Packing Tips & Nearby Getaways
Be sure to bring lots of sunscreen and some kid-friendly bug spray. In the morning and evening, the mosquitoes come out to feed. Also be sure to look out for jellyfish. We never encountered any in the water, but one of the other guests got stung. Thankfully the staff gave him an herbal treatment that took the sting away quickly. Several times we saw big jellyfish washed up on the shore, so we were always on the lookout.
Another tip, there aren’t many shopping options in Dolphin Bay, so we followed some other guest’s advice and had our driver stop at a giant Wal-Mart like Tesco-Lotus in Pranburi, where we bought several jugs of water, bread and peanut butter, diapers, and snacks. At the resort, there is a small shop selling Thai trinkets, some snacks, and drinks, but the prices are much higher than what you’ll pay at Tesco-Lotus.

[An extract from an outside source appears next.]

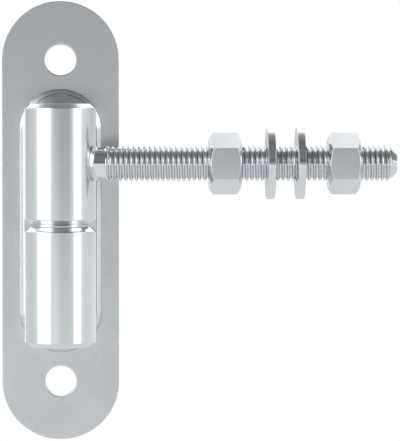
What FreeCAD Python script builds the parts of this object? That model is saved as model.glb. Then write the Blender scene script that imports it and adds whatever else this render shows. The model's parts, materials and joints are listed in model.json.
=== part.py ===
"""Gate hinge: a wall plate with two barrels and an adjustable threaded rod.

Millimetres, +Z up. The origin is the centre of the plate's back face, which
lies against the wall at y = 0. The hinge stands out from it towards -Y, its
axis is vertical, and the rod points along +X when the gate is closed.
"""

import FreeCAD, Part
import math
import os

V = FreeCAD.Vector

# Wall plate, a flat bar with fully rounded ends
plate_width = 40.0
plate_height = 150.0
plate_thickness = 5.0
plate_edge_break = 0.2
hole_diameter = 10.5
hole_spacing = 110.0

# Backing block between the plate and the barrels, bevelled round its front
block_width = 24.4
block_height = 86.4
block_thickness = 12.0
block_bevel = 5.0
block_weld_leg = 1.8

# Barrels, turned from round bar
barrel_diameter = 24.0
upper_barrel_length = 40.0
lower_barrel_length = 40.0
barrel_chamfer = 1.5
barrel_root_gap = 0.5
barrel_weld_inset = 3.0
barrel_weld_root = 4.0
barrel_weld_toe = 2.0
barrel_weld_angle = 48.0
barrel_weld_crown = 0.9

# Hinge pin, pressed into the lower barrel and running in the upper one
pin_diameter = 14.0
pin_reach_up = 30.0
pin_reach_down = 28.0
pin_tip_chamfer = 1.0
press_clearance = 0.01
running_clearance = 0.05
bore_end_space = 2.0

# Thrust washer between the barrels
thrust_thickness = 1.0
thrust_outer_diameter = 20.0
thrust_bore_clearance = 0.25
thrust_float = 0.05

# Rod, with a plain rolled shank at the barrel and a thread to its end
rod_height = 20.0
rod_reach = 112.5
thread_diameter = 11.9
shank_diameter = 10.86
shank_reach = 15.1
thread_run_in = 0.6
rod_end_chamfer = 2.7
rod_seat_depth = 3.5
rod_seat_clearance = 0.05
rod_weld_leg = 1.2

# Nuts, one flat towards the viewer
nut_sides = 6
nut_across_flats = 18.0
nut_thickness = 10.8
nut_face_ratio = 0.90
nut_chamfer_angle = 30.0
nut_thread_clearance = 0.10

# Plain washers
washer_outer_diameter = 24.0
washer_bore_diameter = 13.0
washer_thickness = 2.5

# Where the nuts and washers stand on the rod, each counted from the one before
inner_nut_at = 49.6
inner_washer_gap = 8.6
clamp_gap = 7.4
outer_nut_gap = 8.0

# Places that follow from the sizes
plate_front = -plate_thickness
block_front = plate_front - block_thickness
barrel_radius = barrel_diameter / 2
axis_y = block_front - barrel_root_gap - barrel_radius
upper_bottom = 0.0
upper_top = upper_bottom + upper_barrel_length
lower_top = upper_bottom - thrust_thickness - 2 * thrust_float
lower_bottom = lower_top - lower_barrel_length
pin_radius = pin_diameter / 2
pin_top = upper_bottom + pin_reach_up
pin_foot = lower_top - pin_reach_down
rod_start = barrel_radius - rod_seat_depth
inner_washer_at = inner_nut_at + nut_thickness + inner_washer_gap
outer_washer_at = inner_washer_at + washer_thickness + clamp_gap
outer_nut_at = outer_washer_at + washer_thickness + outer_nut_gap
tiny = 0.001


def turned_upright(profile):
    """Revolve (radius, z) points about the hinge axis."""
    points = [V(radius, axis_y, z) for radius, z in profile]
    section = Part.Face(Part.makePolygon(points + [points[0]]))
    return section.revolve(V(0, axis_y, 0), V(0, 0, 1), 360)


def turned_on_rod(profile):
    """Revolve (x, radius) points about the rod's axis."""
    points = [V(x, axis_y, rod_height + radius) for x, radius in profile]
    section = Part.Face(Part.makePolygon(points + [points[0]]))
    return section.revolve(V(0, axis_y, rod_height), V(1, 0, 0), 360)


def rod_cylinder(radius, start, length):
    """Cylinder on the rod's axis."""
    return Part.makeCylinder(radius, length, V(start, axis_y, rod_height), V(1, 0, 0))


def stadium_prism(width, height, back, thickness):
    """Upright bar with fully rounded ends, its back face at y = back."""
    radius = width / 2
    straight = height / 2 - radius
    outline = [
        Part.makeLine(V(radius, back, -straight), V(radius, back, straight)),
        Part.Arc(V(radius, back, straight), V(0, back, height / 2), V(-radius, back, straight)).toShape(),
        Part.makeLine(V(-radius, back, straight), V(-radius, back, -straight)),
        Part.Arc(V(-radius, back, -straight), V(0, back, -height / 2), V(radius, back, -straight)).toShape(),
    ]
    return Part.Face(Part.Wire(outline)).extrude(V(0, -thickness, 0))


def edges_in_plane(solid, y):
    """Edges of the solid that lie in the plane at this y."""
    return [
        edge for edge in solid.Edges
        if abs(edge.BoundBox.YMin - y) < tiny and abs(edge.BoundBox.YMax - y) < tiny
    ]


def make_plate():
    """Flat bar with its front edge broken and two plain bolt holes."""
    bar = stadium_prism(plate_width, plate_height, 0, plate_thickness)
    plate = bar.makeChamfer(plate_edge_break, edges_in_plane(bar, plate_front))
    for side in (-1, 1):
        start = V(0, 0, side * hole_spacing / 2)
        plate = plate.cut(Part.makeCylinder(hole_diameter / 2, plate_thickness, start, V(0, -1, 0)))
    return plate


def make_block():
    """Backing block whose front edge is bevelled all round."""
    block = stadium_prism(block_width, block_height, plate_front, block_thickness)
    return block.makeChamfer(block_bevel, edges_in_plane(block, block_front))


def make_block_weld():
    """Mitre bead that follows the foot of the block."""
    radius = block_width / 2
    straight = block_height / 2 - radius
    root = V(radius, plate_front, 0)
    plate_toe = V(radius + block_weld_leg, plate_front, 0)
    block_toe = V(radius, plate_front - block_weld_leg, 0)
    section = Part.Face(Part.makePolygon([root, plate_toe, block_toe, root]))
    bead = None
    for turn in (0, 180):
        side = section.copy()
        side.translate(V(0, 0, -straight))
        run = side.extrude(V(0, 0, 2 * straight))
        end = side.copy()
        end.translate(V(0, 0, 2 * straight))
        cap = end.revolve(V(0, plate_front, straight), V(0, -1, 0), 180)
        half = run.fuse(cap)
        half.rotate(V(0, 0, 0), V(0, 1, 0), turn)
        bead = half if bead is None else bead.fuse(half)
    return bead.removeSplitter()


def barrel_blank(bottom, top):
    """Round bar with both ends chamfered."""
    face_radius = barrel_radius - barrel_chamfer
    return turned_upright([
        (0, bottom),
        (face_radius, bottom),
        (barrel_radius, bottom + barrel_chamfer),
        (barrel_radius, top - barrel_chamfer),
        (face_radius, top),
        (0, top),
    ])


def upright_cylinder(radius, bottom, top):
    """Cylinder on the hinge axis."""
    return Part.makeCylinder(radius, top - bottom, V(0, axis_y, bottom))


def make_lower_barrel():
    """Fixed barrel with the blind bore that holds the pin."""
    bore = upright_cylinder(pin_radius + press_clearance, pin_foot, lower_top)
    return barrel_blank(lower_bottom, lower_top).cut(bore)


def make_upper_barrel():
    """Turning barrel with its blind pin bore and the seat for the rod's shank."""
    bore = upright_cylinder(pin_radius + running_clearance, upper_bottom, pin_top + bore_end_space)
    seat = rod_cylinder(shank_diameter / 2 + rod_seat_clearance, rod_start, rod_seat_depth)
    return barrel_blank(upper_bottom, upper_top).cut(bore).cut(seat)


def make_pin():
    """Pin with a chamfered tip."""
    tip_radius = pin_radius - pin_tip_chamfer
    return turned_upright([
        (0, pin_foot),
        (pin_radius, pin_foot),
        (pin_radius, pin_top - pin_tip_chamfer),
        (tip_radius, pin_top),
        (0, pin_top),
    ])


def make_thrust_washer():
    """Flat ring that the upper barrel turns on."""
    inner = pin_radius + thrust_bore_clearance
    outer = thrust_outer_diameter / 2
    bottom = lower_top + thrust_float
    top = bottom + thrust_thickness
    return turned_upright([(inner, bottom), (outer, bottom), (outer, top), (inner, top)])


def make_barrel_weld(side):
    """Bead that fills the groove between the lower barrel and the block."""
    block_flat = block_width / 2 - block_bevel
    angle = math.radians(barrel_weld_angle)
    block_toe = V(block_flat + barrel_weld_toe, block_front + barrel_weld_toe, 0)
    barrel_toe = V(barrel_radius * math.sin(angle), axis_y + barrel_radius * math.cos(angle), 0)
    crown = (block_toe + barrel_toe) * 0.5 + V(barrel_weld_crown, 0, 0)
    in_block = V(barrel_weld_root, block_front + block_bevel, 0)
    in_barrel = V(barrel_weld_root, axis_y, 0)
    section = Part.Face(Part.Wire([
        Part.makeLine(in_block, block_toe),
        Part.Arc(block_toe, crown, barrel_toe).toShape(),
        Part.makeLine(barrel_toe, in_barrel),
        Part.makeLine(in_barrel, in_block),
    ]))
    section.translate(V(0, 0, lower_bottom + barrel_weld_inset))
    bead = section.extrude(V(0, 0, lower_barrel_length - 2 * barrel_weld_inset))
    bead = bead.cut(make_block()).cut(barrel_blank(lower_bottom, lower_top))
    if side < 0:
        bead = bead.mirror(V(0, 0, 0), V(1, 0, 0))
    return bead


def make_rod():
    """Rod whose thread, at its crest diameter, starts beyond a plain shank."""
    shank = shank_diameter / 2
    crest = thread_diameter / 2
    return turned_on_rod([
        (rod_start, 0),
        (rod_start, shank),
        (shank_reach - thread_run_in, shank),
        (shank_reach, crest),
        (rod_reach - rod_end_chamfer, crest),
        (rod_reach, crest - rod_end_chamfer),
        (rod_reach, 0),
    ])


def make_rod_weld():
    """Ring of weld metal that follows the saddle where the shank meets the barrel."""
    barrel = barrel_blank(upper_bottom, upper_top)
    shank = rod_cylinder(shank_diameter / 2, 0, shank_reach)
    joined = barrel.fuse(shank)
    saddle = [
        edge for edge in joined.Edges
        if edge.BoundBox.XMax < barrel_radius + tiny and edge.BoundBox.ZMin > rod_height - shank_diameter
        and edge.BoundBox.ZMax < rod_height + shank_diameter and edge.BoundBox.XMin > 0
    ]
    return joined.makeChamfer(rod_weld_leg, saddle).cut(barrel).cut(shank)


def make_nut(start):
    """Hexagon nut, corners up and down, its corners chamfered at both ends."""
    end = start + nut_thickness
    corner = nut_across_flats / 2 / math.cos(math.pi / nut_sides)
    angles = [math.pi / 2 + 2 * math.pi * side / nut_sides for side in range(nut_sides + 1)]
    outline = [
        V(start, axis_y + corner * math.cos(angle), rod_height + corner * math.sin(angle))
        for angle in angles
    ]
    hexagon = Part.Face(Part.makePolygon(outline)).extrude(V(nut_thickness, 0, 0))
    face = nut_face_ratio * nut_across_flats / 2
    depth = (corner - face) * math.tan(math.radians(nut_chamfer_angle))
    envelope = turned_on_rod([
        (start, 0),
        (start, face),
        (start + depth, corner),
        (end - depth, corner),
        (end, face),
        (end, 0),
    ])
    hole = rod_cylinder(thread_diameter / 2 + nut_thread_clearance, start, nut_thickness)
    return hexagon.common(envelope).cut(hole)


def make_washer(start):
    """Plain stamped washer."""
    disc = rod_cylinder(washer_outer_diameter / 2, start, washer_thickness)
    return disc.cut(rod_cylinder(washer_bore_diameter / 2, start, washer_thickness))


pieces = {
    "mounting_plate": make_plate(),
    "spacer_block": make_block(),
    "block_weld": make_block_weld(),
    "lower_barrel": make_lower_barrel(),
    "barrel_weld_left": make_barrel_weld(-1),
    "barrel_weld_right": make_barrel_weld(1),
    "hinge_pin": make_pin(),
    "thrust_washer": make_thrust_washer(),
    "upper_barrel": make_upper_barrel(),
    "threaded_rod": make_rod(),
    "rod_weld": make_rod_weld(),
    "inner_nut": make_nut(inner_nut_at),
    "inner_washer": make_washer(inner_washer_at),
    "outer_washer": make_washer(outer_washer_at),
    "outer_nut": make_nut(outer_nut_at),
}

os.makedirs("parts", exist_ok=True)
for name, shape in pieces.items():
    solids = shape.Solids
    if len(solids) != 1 or not solids[0].isValid():
        raise ValueError(name + " is not one valid solid")
    solids[0].exportStep("parts/" + name + ".step")
    print(name, round(solids[0].Volume, 1), "mm3")
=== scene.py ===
"""Gate hinge: its dressed pieces, and the studio they are shown in.

Metres, +Z up along the hinge's axis, +X along the rod, and +Y into the wall.
Every piece stands where the packed frame has it, and takes its sizes from there.
"""

import json
import math

import bmesh
import bpy
from bpy.props import FloatProperty, FloatVectorProperty, IntProperty, PointerProperty
from mathutils import Matrix, Vector


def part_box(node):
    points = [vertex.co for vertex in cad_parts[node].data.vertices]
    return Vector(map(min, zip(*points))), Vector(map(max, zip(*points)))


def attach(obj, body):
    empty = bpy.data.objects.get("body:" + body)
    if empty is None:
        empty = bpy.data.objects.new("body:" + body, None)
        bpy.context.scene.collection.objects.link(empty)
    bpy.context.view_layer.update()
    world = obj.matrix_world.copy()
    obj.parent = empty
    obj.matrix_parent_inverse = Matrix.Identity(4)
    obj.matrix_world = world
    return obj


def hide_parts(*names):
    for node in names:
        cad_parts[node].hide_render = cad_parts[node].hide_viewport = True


bl_info = {
    "name": "Gate Hinge",
    "version": (1, 0, 0),
    "blender": (4, 5, 0),
    "location": "3D View > Sidebar > Gate Hinge",
    "description": "Builds the dressed pieces of the gate hinge and its studio",
    "category": "Add Mesh",
}

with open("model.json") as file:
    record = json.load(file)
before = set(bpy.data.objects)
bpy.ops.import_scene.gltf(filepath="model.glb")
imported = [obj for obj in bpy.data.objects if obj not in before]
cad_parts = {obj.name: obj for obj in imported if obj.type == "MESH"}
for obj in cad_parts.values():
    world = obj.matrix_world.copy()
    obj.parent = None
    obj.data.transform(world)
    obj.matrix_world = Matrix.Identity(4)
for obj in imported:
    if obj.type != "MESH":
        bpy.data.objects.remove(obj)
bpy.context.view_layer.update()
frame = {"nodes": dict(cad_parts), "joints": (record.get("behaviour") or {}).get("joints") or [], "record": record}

MM = 0.001
MICRON = MM * MM
SAME_POINT = 0.002 * MM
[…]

Other guests recommended the Hua Hin Safai Adventure Park for elephant rides or renting bicycles with children’s seats from the resort, but our kids were content to stay at the beach so we made plans to save the elephant rides for our next stop in Chiang Mai. The Vana Nava Water Park, some 40 km away in Hua Hin also looks like a draw for families with older kids. We also decided to save a trip to the nearby caves and national park for our next visit, when the girls get a bit bigger.
We highly recommend the Dolphin Bay Resort for families with kids. It’s affordable, easy to reach and filled with things to interest the kids. What’s not to like? We plan to return.
Disclosure: The author’s family received a discounted media rate during their stay at Dolphin Bay Resort. They were not required to state any particular view; all opinions are his own.